Wat ontbreekt is een sturende stem, een verteller van een geconstrueerd verhaal dat op de gebeurtenissen is geplakt. De opbouw en selectie vervullen deze taken natuurlijk, maar het gebeurt buiten het zicht van de lezer. En als Stein zelf aan het woord komt, zoals in West of Eden af en toe het geval is, dan is ze in geen enkel opzicht te onderscheiden van de andere stemmen; gewoon de zoveelste getuige van het eigen leven en dat van anderen. Als een normaal stille gastvrouw die tijdens een diner soms kort het woord neemt, niet om het gesprek te sturen maar om een kleine waardevolle bijdrage te leveren.

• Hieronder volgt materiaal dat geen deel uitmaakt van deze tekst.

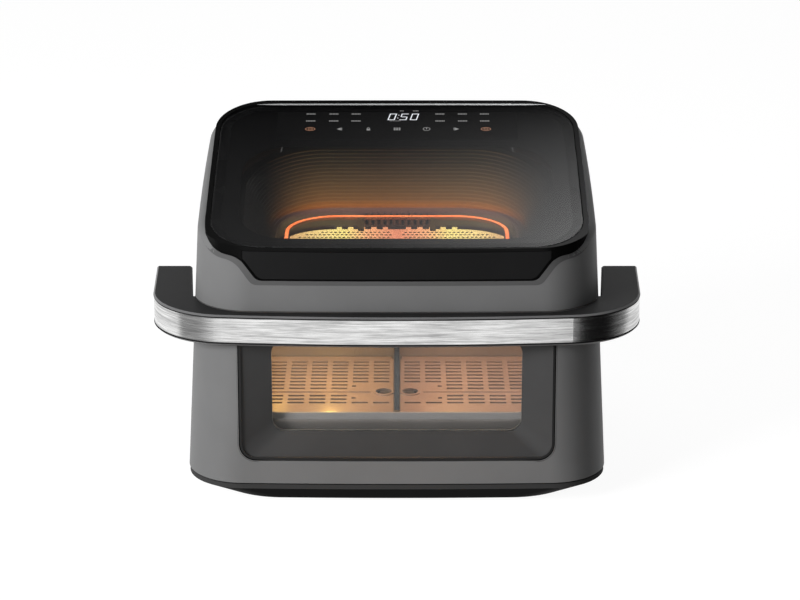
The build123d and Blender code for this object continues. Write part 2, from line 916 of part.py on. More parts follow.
def make_divider_guide():
    """Channel on the pot's back wall and a clip under its front rim, both with a stop below."""
    foot = plate_top + divider_foot_gap - fit_gap
    rear = pot_inside(foot)[2]
    channel = block(-guide_half, guide_half, rear - guide_depth, pot_rear, foot - 2, divider_top)
    slot_half = guide_half - guide_wall
    channel = channel - block(-slot_half, slot_half, 0, pot_rear, foot, divider_top + 1)
    low = pot_rim - clip_height
    front = pot_inside(low)[1]
    clip = block(-guide_half, guide_half, pot_front, front + clip_depth, low, divider_top)
    clip = clip - block(-slot_half, slot_half, pot_front, 0, low + 2, divider_top + 1)
    return [channel & pot_room(), clip & pot_room()]


# Crisper plates
def plate_sheet(inset=0.0):
    """Plan of the right-hand plate, drawn in by inset."""
    half, front, rear = pot_inside(plate_top - plate_rim, plate_edge_gap + inset)
    whole = Pos(0, (front + rear) / 2) * RectangleRounded(2 * half, rear - front, plate_corner - inset)
    inner = plate_inner + inset
    side = Pos(inner + half / 2, (front + rear) / 2) * Rectangle(half, rear - front)
    notch = 2 * (guide_half + seam_gap + inset)
    deep = 2 * (guide_depth + plate_edge_gap + inset)
    return (whole & side) - Pos(0, rear) * Rectangle(notch, deep)


def slot_rows():
    """Depths of the rows of slots, from the back to the front."""
    rows = [slot_first_y - i * slot_pitch_y for i in range(slot_rows_rear)]
    first = rows[-1] - ridge_step * slot_pitch_y
    return rows + [first - i * slot_pitch_y for i in range(slot_rows_front)]


def ridge_y():
    """Depth of the ridge between the two fields of slots."""
    return slot_first_y - (slot_rows_rear - 1 + ridge_step / 2) * slot_pitch_y


def plate_slots():
    """Cutters of the plate's air slots, with a bare patch round the finger hole."""
    slots = []
    low, high = plate_top - plate_thickness - 1, plate_top + 1
    for row in slot_rows():
        near_hole = abs(row - ridge_y()) < (ridge_step + 0.1) * slot_pitch_y
        for column in range(slot_columns):
            if near_hole and column < 2:
                continue
            x = slot_first_x + column * slot_pitch_x
            ends = (x - slot_length / 2, x + slot_length / 2)
            slots.append(block(*ends, row - slot_width / 2, row + slot_width / 2, low, high))
    x = slot_first_x + 1.3 * slot_pitch_x
    for step in (-1, 1):
        y = ridge_y() + step * 0.8 * ridge_step * slot_pitch_y
        ends = (x - slot_width / 2, x + slot_width / 2)
        slots.append(block(*ends, y - slot_width / 2, y + slot_width / 2, low, high))
    return slots


def leg_places():
    """Plan places of the right-hand plate's four legs."""
    near, far = 22.0, pot_half - 24.0
    return [(x, y) for x in (near, far) for y in (pot_front + 21, pot_rear - 21)]


def make_crisper_plate():
    """Right-hand plate: slotted sheet with a turned-down rim, a finger hole and four legs."""
    slab = Pos(0, 0, plate_top - plate_thickness) * extrude(plate_sheet(), plate_thickness)
    rim = Pos(0, 0, plate_top - plate_rim) * extrude(plate_sheet() - plate_sheet(plate_thickness), plate_rim)
    y = ridge_y()
    ring_radius = finger_hole_radius + finger_ring
    ring = rod(finger_hole_x, y, plate_top - 1, ring_radius, 1 + ridge_height)
    start = finger_hole_x + ring_radius + ridge_width
    end = slot_first_x + (slot_columns - 0.5) * slot_pitch_x
    ridge = block(start, end, y - ridge_width / 2, y + ridge_width / 2, plate_top - 1, plate_top + ridge_height)
    keep = Pos(0, 0, plate_top - 2) * extrude(plate_sheet(), 4)
    legs = [plate_leg(x, y) for x, y in leg_places()]
    plate = slab + rim + ((ring + ridge) & keep) + legs
    hole = rod(finger_hole_x, y, plate_top - plate_rim, finger_hole_radius, 2 * plate_rim)
    return plate - plate_slots() - hole


def plate_leg(x, y):
    """A bent-down strip that holds a plate off the pot's floor."""
    low = pot_floor + pot_wall + fit_gap + cap_floor
    wide, deep = leg_width / 2, plate_thickness / 2
    return block(x - wide, x + wide, y - deep, y + deep, low, plate_top - 0.5)


def make_crisper_feet():
    """Silicone caps on the right-hand plate's legs."""
    caps = []
    low = pot_floor + pot_wall + fit_gap
    wide, deep = leg_width / 2 + 1, plate_thickness / 2 + 1.2
    for x, y in leg_places():
        cap = block(x - wide, x + wide, y - deep, y + deep, low, low + 8)
        caps.append(cap - plate_leg(x, y))
    return caps


# Divider
def divider_sheet(inset, half):
    """The divider's outline drawn in at the back, below and in front."""
    low = plate_top + divider_foot_gap + inset
    gap = 2 * fit_gap + inset
    rear_low = pot_inside(low, gap)[2]
    rear_high = pot_inside(divider_top, gap)[2]
    front = pot_inside(pot_rim - clip_height)[1] + clip_depth + gap
    points = [(front, low), (rear_low, low), (rear_high, divider_top), (front, divider_top), (front, low)]
    return extrude(Plane.YZ * make_face(Polyline(*points).edges()), half, both=True)


def divider_hook(grow=0.0):
    """The tab of the divider that hangs over the pot's front clip."""
    low = pot_rim - clip_height + 2 + fit_gap
    front = pot_inside(low, 2 * fit_gap)[1]
    half = divider_thickness / 2 + grow
    return block(-half, half, front, front + 4 * clip_depth, low - grow, divider_top)


def make_divider_panel():
    """Flat metal wall that parts the drawer into two zones."""
    return divider_sheet(2.0, divider_thickness / 2) + divider_hook()


def make_divider_seal():
    """Silicone edge round the divider's back, bottom and front."""
    edge = divider_sheet(0.0, divider_seal / 2) - divider_sheet(divider_seal_width, divider_seal)
    return edge - divider_sheet(2.0, divider_thickness / 2) - divider_hook(0.0) - seal_relief()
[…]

De geschiedenis van haar familie en van het bedrijf van haar vader wordt niet alleen door de hoofdrolspelers zelf verteld. Een reeks beroemde vrienden komt aan het woord. Gore Vidal was bijvoorbeeld ooit kind aan huis bij de Steins en vertelt over de innige en met drank overgoten vriendschap van zijn eigen moeder en die van Stein: ‘The early dawn would see them mixing their first Martini.’ Vidals halfzus maakt het beeld van de twee compleet: ‘They made Marie Antoinette look like a biker.’

Maar in het koor zijn de beroemdheden al snel ontdaan van hun glans, even mooi zijn de normaal stille getuigen van de grote verhalen: de butler die ooit het huishouden van William Randolph Hearst runde, bijvoorbeeld, of de tuinman die zijn hoofd brak over de vraag hoe hoog het hek moest zijn om poema’s buiten te houden. Het laatste woord is voor de bewaker die achterbleef toen de Steins eenmaal waren verdwenen en mediamogol Rupert Murdoch het huis, inclusief al hun spullen, nog niet had opgekocht: ‘I can’t imagine why anyone would want to interview a security guard’, zegt hij. Hij vertelt hoe zijn eigen huis in El Monte wordt leeggeroofd terwijl hij hier, aan 1330 Angelo Drive in Beverly Hills, spullen waar schijnbaar niemand om geeft bewaakt. Zo zinloos voelt het ook: ‘Nothing ever happens up here.’

Jean Stein, die haar hele leven had geworsteld met depressies, besloot op 83-jarige leeftijd dat het genoeg was geweest.